# LONGING FOR SOME SALTY FISHING



## Fool4fishin (Nov 1, 2016)

Hi everyone. I hope all of you are well and safe! As for me, I'm having extreme PENSACOLA withdrawals. I haven't been down since last summer. Had plans several times but something always came up. Now this CV-19 crap! I'm happy to know tight restrictions lifted. Can someone please tell me what's going on at my favorite spots:
BOB SYKES
PENSACOLA BAY BRIDGE FISHING PIER
3MB
FT. PICKENS
Nothing to stop me now.
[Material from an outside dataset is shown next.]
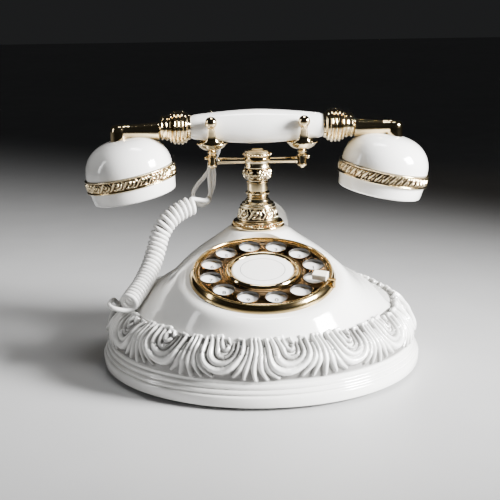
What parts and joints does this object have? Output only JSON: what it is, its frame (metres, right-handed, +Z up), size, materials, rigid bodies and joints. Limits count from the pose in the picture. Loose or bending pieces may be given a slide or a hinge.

A quick trip will do me good!😊 Tight lines & full coolers!


----------



## Boardfeet (Sep 27, 2007)

Come on down honey.
Lots of Pomp’s to be caught from the beach and the pier.
hell ifn I had a boat I’d invite you out in the Gulf.
keep postin, welcome to the forum..


----------



## Fool4fishin (Nov 1, 2016)

You are so kind! I'll be coming in the next few days. I've never been surf fishing. Excited to try. Where would you suggest to go. I was thinking on the beaches heading to Ft. Pickens. I'm definitely going to the pier. Pompano pompano woo woo!! Never had it. Heard it's the best.
Anyway, just to be there will be great. I miss Pensacola a lot. I lived in pace for 3yrs. Had to come to bham for kidney transplant. Doing well and ready to fill my cooler. 😎


----------



## Boardfeet (Sep 27, 2007)

Along the beach anywhere.
look for a spot where you can easily cast your baits into the trough.
thats the deep area between the beach and the outer sandbar. 
Good luck.
stop at Gulf Breeze Bait and Tackle.
they will get you geared up for Pomp’s


----------



## jack2 (Mar 19, 2010)

Boardfeet said:


> Along the beach anywhere.
> look for a spot where you can easily cast your baits into the trough.
> thats the deep area between the beach and the outer sandbar.
> Good luck.
> ...


i suggest you make a plan and meet her somewhere to show her the technique.
jack


----------



## jack2 (Mar 19, 2010)

help a newbie out, bro.

jack


----------



## Fool4fishin (Nov 1, 2016)

Boardfeet said:


> Along the beach anywhere.
> look for a spot where you can easily cast your baits into the trough.
> thats the deep area between the beach and the outer sandbar.
> Good luck.
> ...


Thanks so much. Good looking out. I always stop at GB Bait& tackle. Usually get my 3day license and other supplies. Been going there for yrs.😊


----------



## Fool4fishin (Nov 1, 2016)

jack2 said:


> i suggest you make a plan and meet her somewhere to show her the technique.
> jack


I appreciate your helpfulness. I've become a big fan of YouTube angler BAMA BEACH BUM down in Gulf Shores/Orange beach. Don't count this senior citizen out. I guess seeing and doing is not the same but I'm a gong ho old lady who'll give it her best shot.


----------



## kingfish501 (Oct 7, 2007)

3 MB pier is shut down right now because of the new bridge construction going on.


----------